= Han Woerdman =

Dutch physicist (1942–2020)

Johannes Petrus "Han" Woerdman (29 November 1942 – 18 August 2020) was a Dutch physicist. He was a researcher at Philips Natuurkundig Laboratorium and later professor at Leiden University.

==Life==
Woerdman was born on 29 November 1942 in Laren, North Holland. In 1968 he started working at Philips Natuurkundig Laboratorium. He obtained his PhD in mathematics at the University of Amsterdam in 1971 under Andries Rinse Miedema with a thesis titled: Some optical and electrical properties of a laser-generated free-carrier plasma in Si. In 1983 he left Philips and was appointed professor of experimental physics at Leiden University.

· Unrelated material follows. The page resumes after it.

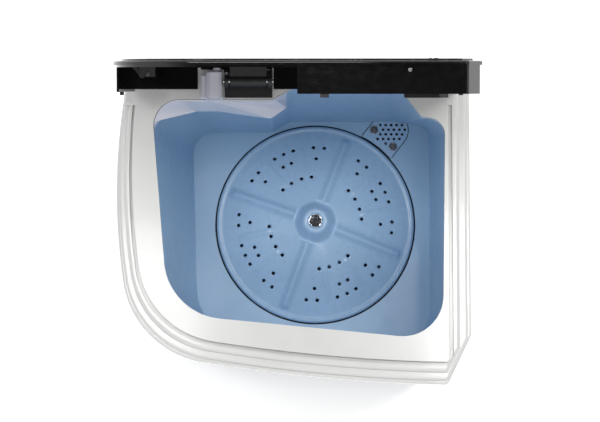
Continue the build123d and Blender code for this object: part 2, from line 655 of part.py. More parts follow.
def timer_body():
    x = KNOBS["timer"]
    body = block(x - 24, x + 24, 15, 33, -24, 24)
    body = fillet(body.edges().filter_by(Axis.Y), 4)
    return console_frame() * (body - along_y(x, 0, 14, 40, 3.0 + RUN))


def selector_body():
    x = KNOBS["selector"]
    body = block(x - 16, x + 16, 15, 21, -16, 16)
    return console_frame() * (body - along_y(x, 0, 14, 22, 3.0 + RUN))


def selector_cam():
    x = KNOBS["selector"]
    cam = along_y(x, 0, 21.5, 26, 12) + along_y(x + 6, 0, 21.5, 26, 10)
    return console_frame() * (cam - along_y(x, 0, 20, 28, 3.0))


def selector_cable():
    """Sheath of the pull cable from the selector to the drain valve."""
    x, y = VALVE
    route = [(34, -181, 648), (32, -180, 545), (24, -176, 450), (-6, -138, 376),
             (-38, -58, 352), (-50, 36, 350), (-44, 118, 364), (-18, y, STEM_Z), (x - 117, y, STEM_Z)]
    return pipe(route, [90, 60, 45, 60, 60, 50, 30], 3.0, 1.2)


# ------------------------------------------------------------------- lid
def swing(shape):
    """Turn a lid piece drawn closed to where it stands open."""
    return shape.rotate(Axis((0, HINGE_Y, HINGE_Z), (1, 0, 0)), -LID_OPEN)


def lid_shell():
    """Black side wall of the lid, cut away at its front left for the hand."""
    outer = rim(SKIRT_T, LID_REAR)
    wall = slab(outer, SKIRT_BOTTOM, PLATE_Z) - slab(offset(outer, -WALL), SKIRT_BOTTOM - 1, PLATE_Z + 1)
    wall -= block(-260, 6, -260, 62, SKIRT_BOTTOM - 1, PLATE_Z + 1)
    wall -= block(-136, -28, 150, 240, SKIRT_BOTTOM - 1, PLATE_Z + 1)
    wall -= block(156, 214, 150, 240, SKIRT_BOTTOM - 1, PLATE_Z + 1)
    wall -= block(-260, 260, HINGE_Y, 240, SKIRT_BOTTOM - 1, REAR_CUT_Z)
    ledge = slab(offset(outer, -WALL + 0.5), PLATE_Z - 2.5, PLATE_Z)
    wall += ledge - slab(offset(outer, -WALL - 2.8), PLATE_Z - 4, PLATE_Z + 1)
    for x in (-180, 60, 120):
        wall += block(x - 1.25, x + 1.25, LID_REAR - 14, LID_REAR - 1, SKIRT_BOTTOM + 8, PLATE_Z)
    return wall - along_y(146, PLATE_Z - 6, -230, -190, 1.8)


def lid_plate():
    """Crowned plate that overhangs the side wall all round."""
    plate = slab(rim(PLATE_EDGE_T, LID_REAR + 2), PLATE_Z, PLATE_Z + PLATE_T)
    return fillet(top_edges(plate), 2.4)


def lid_glass():
    """Thin glossy panel laid on the outside of the lid plate."""
    glass = slab(offset(rim(PLATE_EDGE_T, LID_REAR - 4), -12), PLATE_Z + PLATE_T, PLATE_Z + PLATE_T + 2.6)
    return fillet(top_edges(glass), 1.2)


def lid_hinge(x0, x1):
    """Knuckle block under the plate, bored for the hinge pin."""
    knuckle = along_x(HINGE_Y, HINGE_Z, x0 + 8, x1 - 8, 8)
    knuckle += block(x0 + 8, x1 - 8, HINGE_Y - 4, HINGE_Y + 4, HINGE_Z, PLATE_Z)
    knuckle += block(x0 + 8, x1 - 8, HINGE_Y - 22, HINGE_Y + 4, PLATE_Z - 3, PLATE_Z)
    return knuckle - along_x(HINGE_Y, HINGE_Z, x0, x1, PIN_R + RUN)


def hinge_mount(x0, x1):
    """Pair of ears on a foot, screwed to the rear of the panel."""
    mount = block(x0, x1, HINGE_Y - 21, HINGE_Y + 15, PANEL_Z, PANEL_Z + 4)
    for a in (x0, x1 - 6):
        mount += along_x(HINGE_Y, HINGE_Z, a, a + 6, 9)
        mount += block(a, a + 6, HINGE_Y - 9, HINGE_Y + 9, PANEL_Z, HINGE_Z)
    return mount - along_x(HINGE_Y, HINGE_Z, x0 - 1, x1 + 1, PIN_R)


def hinge_pin(x0, x1):
    return along_x(HINGE_Y, HINGE_Z, x0 - 1.5, x1 + 1.5, PIN_R)


def lid_bracket():
    """Small screwed bracket inside the left of the lid, with its gusset."""
    bracket = block(-211, -189, 82, 94, PLATE_Z - 15.5, PLATE_Z)
    gusset = Plane.XZ * make_face(Polyline((-222, PLATE_Z), (-216, PLATE_Z), (-204, PLATE_Z - 15.5),
                                           (-208, PLATE_Z - 17.5), close=True))
    bracket += extrude(Pos(0, 90, 0) * gusset, amount=4)
    return bracket - along_y(-199, PLATE_Z - 11, 70, 95, 1.9)


def lid_screws():
    front = rim_front_y(146) - 0.2
    inner = front_screw(-199, 82, PLATE_Z - 11, 9)
    return Compound(children=[inner, front_screw(146, front, PLATE_Z - 6, 2.6)])


def rim_front_y(x):
    """Outer face of the lid's front wall at x."""
    strip = slab(rim(SKIRT_T, LID_REAR), 0, 1) & block(x - 0.5, x + 0.5, -300, 0, 0, 1)
    return strip.bounding_box().min.Y


def front_screw(x, y, z, length):
    head = along_y(x, z, y - 1.8, y, 2.8)
    head = fillet(head.edges().group_by(Axis.Y)[0], 0.8)
    head -= block(x - 1.8, x + 1.8, y - 2, y - 1, z - 0.35, z + 0.35)
    head -= block(x - 0.35, x + 0.35, y - 2, y - 1, z - 1.8, z + 1.8)
    return head + along_y(x, z, y - 0.2, y + length, 1.8)


def lid_bumpers():
    low = PANEL_Z - 2.6
    front = rim_front_y(188)
    pads = [block(182.5, 193.5, front, front + WALL, low, SKIRT_BOTTOM),
            block(34.5, 45.5, rim_front_y(40), rim_front_y(40) + WALL, low, SKIRT_BOTTOM),
            block(229.5, 235.0, 110, 121, low, SKIRT_BOTTOM),
            block(-239.5, -234.5, 110, 121, low, SKIRT_BOTTOM)]
    return Compound(children=pads)


def wall_studs():
    """Rubber studs that keep the open lid off a wall."""
    studs = []
    for x, radius in ((171.0, 2.2), (178.5, 3.0)):
        z = PLATE_Z + PLATE_T
        stud = cyl(x, -208, z, z + 3.2, radius)
        studs.append(fillet(stud.edges().group_by(Axis.Z)[-1], 1.0))
    return Compound(children=studs)


def hinge_clip():
    """White retaining clip on the left hinge ear."""
    clip = cyl(-95, HINGE_Y + 12, PANEL_Z + 4, PANEL_Z + 12, 0.8)
    return clip + Pos(-95, HINGE_Y + 12, PANEL_Z + 13) * Sphere(2.2)


# ----------------------------------------------------------------- build
def build():
    os.makedirs("parts", exist_ok=True)
    save("base_tray", base_tray())
    save("feet", Compound(children=[foot(x, y) for x, y in FEET]))
    save("cabinet", cabinet())
    save("rear_service_cover", rear_cover())
    save("rear_cover_screws", Compound(children=[screw_y(x, BACK_Y + 2.4, z) for x, z in COVER_SCREWS]))
    save("top_cover", top_cover())
    save("splash_lip", splash_lip())
    save("wash_tub", wash_tub())
    save("drain_cover", drain_cover())
    save("drain_cover_screws", drain_cover_screws())
    save("drain_valve_body", valve_body())
    save("drain_valve_plunger", valve_plunger())
    save("drain_valve_stem", valve_stem())
    save("drain_valve_spring", valve_spring())
    save("drain_pipe", drain_pipe())
    save("drain_outlet", drain_outlet())
    save("cord_gland", cord_gland())
    save("inlet_fitting", inlet_fitting())
    save("inlet_pipe", inlet_pipe())
    save("inlet_spout", inlet_spout())
    save("pulsator", pulsator_disc())
    save("pulsator_screw", pulsator_screw())
    save("pulsator_shaft", pulsator_shaft())
    save("bearing_housing", bearing_housing())
    bushes = [bush(TUB_FLOOR - 51, TUB_FLOOR - 28), bush(TUB_FLOOR - 129, TUB_FLOOR - 106)]
    save("shaft_bushes", Compound(children=bushes))
    save("shaft_seal", shaft_seal())
    save("drive_pulley", drive_pulley())
    save("pulley_nut", pulley_nut())
    save("drive_belt", drive_belt())
    save("wash_motor", wash_motor())
    save("motor_shaft", motor_shaft())
    save("motor_pulley", motor_pulley())
    save("motor_mounts", motor_mounts())
    save("motor_bolts", motor_bolts())
    save("motor_bracket", motor_bracket())
    save("capacitor", capacitor())
    save("capacitor_clamp", capacitor_clamp())
    save("console_fascia", console_fascia())
    for name, x in KNOBS.items():
        save(name + "_knob", knob(x))
        save(name + "_shaft", knob_shaft(x))
    save("timer_body", timer_body())
    save("selector_body", selector_body())
    save("selector_cam", selector_cam())
    save("selector_cable", selector_cable())
    save("lid_shell", swing(lid_shell()))
    save("lid_plate", swing(lid_plate()))
    save("lid_glass", swing(lid_glass()))
    for side, (x0, x1) in HINGES.items():
        save("lid_hinge_" + side, swing(lid_hinge(x0, x1)))
        save("hinge_mount_" + side, hinge_mount(x0, x1))
    save("hinge_pins", Compound(children=[hinge_pin(x0, x1) for x0, x1 in HINGES.values()]))
    save("lid_bracket", swing(lid_bracket()))
    save("lid_screws", swing(lid_screws()))
    save("lid_bumpers", swing(lid_bumpers()))
    save("wall_studs", swing(wall_studs()))
    save("hinge_clip", hinge_clip())


build()
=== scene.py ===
import json
import math

import bmesh
import bpy
from mathutils import Matrix, Vector, geometry


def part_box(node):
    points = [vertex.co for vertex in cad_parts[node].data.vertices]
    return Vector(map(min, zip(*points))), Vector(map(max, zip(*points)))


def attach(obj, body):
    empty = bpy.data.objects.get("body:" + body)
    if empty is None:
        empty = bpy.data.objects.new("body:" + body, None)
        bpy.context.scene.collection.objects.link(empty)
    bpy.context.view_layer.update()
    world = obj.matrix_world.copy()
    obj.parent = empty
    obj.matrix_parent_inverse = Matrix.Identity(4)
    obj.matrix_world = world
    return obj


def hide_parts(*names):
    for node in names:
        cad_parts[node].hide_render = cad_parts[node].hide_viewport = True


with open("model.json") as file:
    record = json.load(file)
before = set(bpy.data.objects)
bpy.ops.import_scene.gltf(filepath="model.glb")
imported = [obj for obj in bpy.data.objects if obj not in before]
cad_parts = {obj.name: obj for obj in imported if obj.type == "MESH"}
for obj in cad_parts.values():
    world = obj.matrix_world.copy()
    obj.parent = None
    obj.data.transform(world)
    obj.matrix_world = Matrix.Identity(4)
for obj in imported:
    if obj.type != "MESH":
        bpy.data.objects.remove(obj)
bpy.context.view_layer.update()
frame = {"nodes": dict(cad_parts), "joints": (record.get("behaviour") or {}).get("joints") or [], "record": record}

# Looks of a top load washing machine. Metres, +Z up, front towards -Y.

# ---------------------------------------------------------------- camera
TILT = math.radians(6.5)        # camera's lean from straight down, to the rear
CAMERA_AHEAD = 0.1165           # how far in front of the body the camera hangs
CAMERA_X = 0.0095
CAMERA_ABOVE_PANEL = 3.172
LENS_MM, SENSOR_MM = 135.0, 36.0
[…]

At Leiden University Woerdman performed research into lasers and optics, specializing in classical optics. He was responsible for building the field of quantum optics at the university. In 2020 one of the articles he contributed to in 1992 was chosen as one of three classics of Physical Review A.

Woerdman was elected a member of the Royal Netherlands Academy of Arts and Sciences in 2002. In 2007 he was named a Fellow of the European Optical Society. In 2010 he was diagnosed with Parkinson's disease, which caused his death on 18 August 2020 at the age of 77.